[Dataset excerpt]
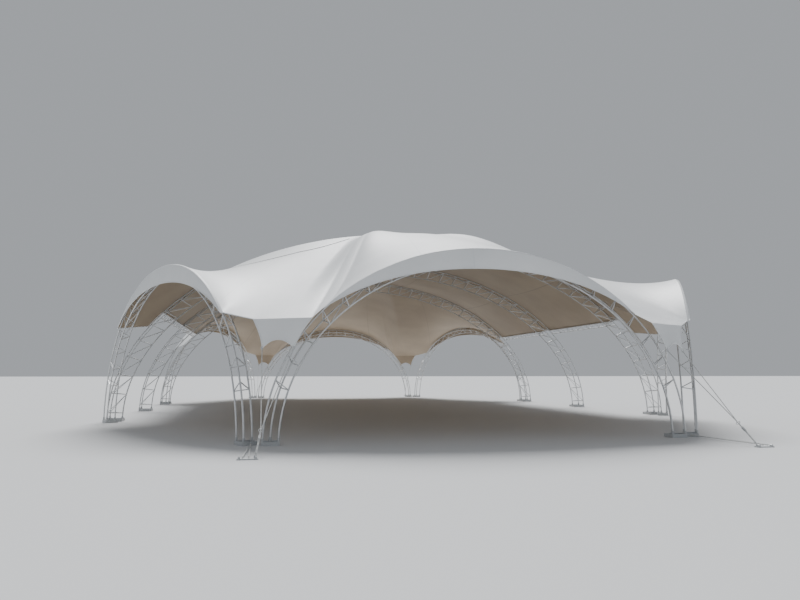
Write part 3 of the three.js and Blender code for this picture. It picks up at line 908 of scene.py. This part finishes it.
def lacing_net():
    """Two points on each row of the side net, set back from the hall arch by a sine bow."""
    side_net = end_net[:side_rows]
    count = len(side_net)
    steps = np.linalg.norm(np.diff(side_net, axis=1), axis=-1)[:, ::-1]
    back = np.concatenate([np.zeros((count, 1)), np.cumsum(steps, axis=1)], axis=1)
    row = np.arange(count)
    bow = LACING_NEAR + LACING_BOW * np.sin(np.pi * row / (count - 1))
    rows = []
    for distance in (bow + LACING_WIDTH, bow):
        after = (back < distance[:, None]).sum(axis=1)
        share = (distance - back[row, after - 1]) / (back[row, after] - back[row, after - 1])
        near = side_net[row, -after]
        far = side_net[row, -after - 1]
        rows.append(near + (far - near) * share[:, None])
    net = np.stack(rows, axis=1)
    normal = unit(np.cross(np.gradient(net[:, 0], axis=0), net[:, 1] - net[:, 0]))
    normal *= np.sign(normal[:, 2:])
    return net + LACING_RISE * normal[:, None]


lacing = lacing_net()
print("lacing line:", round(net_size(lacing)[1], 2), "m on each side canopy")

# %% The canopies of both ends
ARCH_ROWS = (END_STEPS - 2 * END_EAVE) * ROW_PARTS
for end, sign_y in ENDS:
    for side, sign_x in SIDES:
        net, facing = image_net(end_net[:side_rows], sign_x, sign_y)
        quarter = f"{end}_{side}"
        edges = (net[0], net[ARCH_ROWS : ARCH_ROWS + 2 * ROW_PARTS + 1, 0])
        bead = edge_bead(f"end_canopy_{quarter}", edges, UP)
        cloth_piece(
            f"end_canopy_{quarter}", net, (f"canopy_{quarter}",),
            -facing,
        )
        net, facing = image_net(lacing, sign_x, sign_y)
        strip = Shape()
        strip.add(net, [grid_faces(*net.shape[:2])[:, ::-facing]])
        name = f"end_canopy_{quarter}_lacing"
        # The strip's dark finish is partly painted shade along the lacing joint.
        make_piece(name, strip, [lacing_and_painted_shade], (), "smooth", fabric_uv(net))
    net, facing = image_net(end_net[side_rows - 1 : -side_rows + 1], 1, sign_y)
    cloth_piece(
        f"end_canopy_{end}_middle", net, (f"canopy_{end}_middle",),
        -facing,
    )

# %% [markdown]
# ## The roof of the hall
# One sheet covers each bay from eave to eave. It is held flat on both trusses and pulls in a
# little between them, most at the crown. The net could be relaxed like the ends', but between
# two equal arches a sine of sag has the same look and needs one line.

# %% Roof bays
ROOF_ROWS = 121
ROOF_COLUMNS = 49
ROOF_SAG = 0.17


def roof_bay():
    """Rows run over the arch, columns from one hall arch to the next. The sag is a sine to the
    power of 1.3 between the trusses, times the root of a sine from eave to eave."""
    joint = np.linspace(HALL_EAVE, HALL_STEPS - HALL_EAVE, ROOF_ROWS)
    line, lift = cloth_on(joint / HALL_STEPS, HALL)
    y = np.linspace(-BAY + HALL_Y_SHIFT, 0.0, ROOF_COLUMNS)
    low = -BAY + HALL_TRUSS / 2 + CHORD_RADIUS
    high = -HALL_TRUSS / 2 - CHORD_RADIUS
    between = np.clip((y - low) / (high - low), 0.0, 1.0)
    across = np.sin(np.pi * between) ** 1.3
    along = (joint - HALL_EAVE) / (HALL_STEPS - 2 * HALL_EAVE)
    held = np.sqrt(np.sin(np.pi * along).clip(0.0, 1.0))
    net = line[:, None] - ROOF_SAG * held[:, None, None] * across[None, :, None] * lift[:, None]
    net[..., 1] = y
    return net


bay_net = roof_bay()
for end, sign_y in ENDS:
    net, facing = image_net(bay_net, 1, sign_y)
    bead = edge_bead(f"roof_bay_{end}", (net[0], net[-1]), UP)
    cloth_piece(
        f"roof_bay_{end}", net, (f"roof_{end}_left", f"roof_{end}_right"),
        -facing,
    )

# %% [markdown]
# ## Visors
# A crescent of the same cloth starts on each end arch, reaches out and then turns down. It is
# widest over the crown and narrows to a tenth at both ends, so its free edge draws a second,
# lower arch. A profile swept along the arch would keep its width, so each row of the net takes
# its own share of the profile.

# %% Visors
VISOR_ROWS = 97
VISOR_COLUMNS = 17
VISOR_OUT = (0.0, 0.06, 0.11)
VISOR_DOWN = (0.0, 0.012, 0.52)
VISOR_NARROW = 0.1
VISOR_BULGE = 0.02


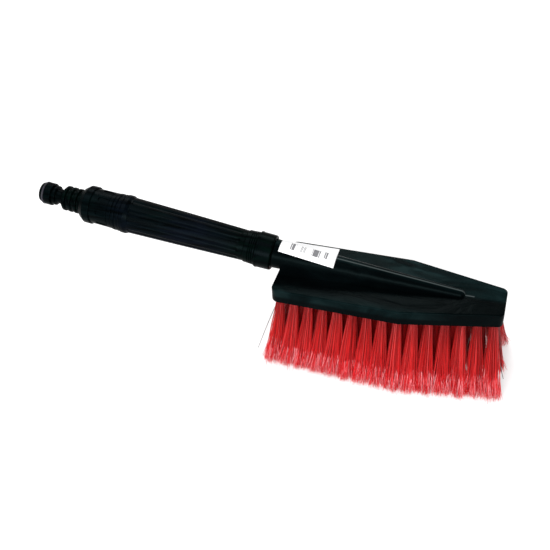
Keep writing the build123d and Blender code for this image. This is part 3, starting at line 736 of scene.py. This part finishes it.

TASK OBJECTIVE | Print, please, the lines above from the very first through the one that holds "on each side", both included, word for word and with nothing else.

COMPLETE ANSWER |
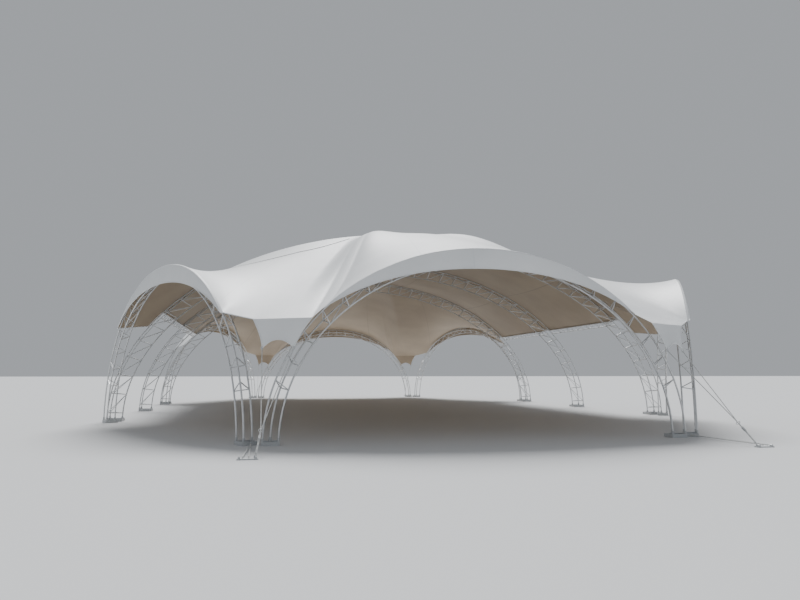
Write part 3 of the three.js and Blender code for this picture. It picks up at line 908 of scene.py. This part finishes it.
def lacing_net():
    """Two points on each row of the side net, set back from the hall arch by a sine bow."""
    side_net = end_net[:side_rows]
    count = len(side_net)
    steps = np.linalg.norm(np.diff(side_net, axis=1), axis=-1)[:, ::-1]
    back = np.concatenate([np.zeros((count, 1)), np.cumsum(steps, axis=1)], axis=1)
    row = np.arange(count)
    bow = LACING_NEAR + LACING_BOW * np.sin(np.pi * row / (count - 1))
    rows = []
    for distance in (bow + LACING_WIDTH, bow):
        after = (back < distance[:, None]).sum(axis=1)
        share = (distance - back[row, after - 1]) / (back[row, after] - back[row, after - 1])
        near = side_net[row, -after]
        far = side_net[row, -after - 1]
        rows.append(near + (far - near) * share[:, None])
    net = np.stack(rows, axis=1)
    normal = unit(np.cross(np.gradient(net[:, 0], axis=0), net[:, 1] - net[:, 0]))
    normal *= np.sign(normal[:, 2:])
    return net + LACING_RISE * normal[:, None]


lacing = lacing_net()
print("lacing line:", round(net_size(lacing)[1], 2), "m on each side canopy")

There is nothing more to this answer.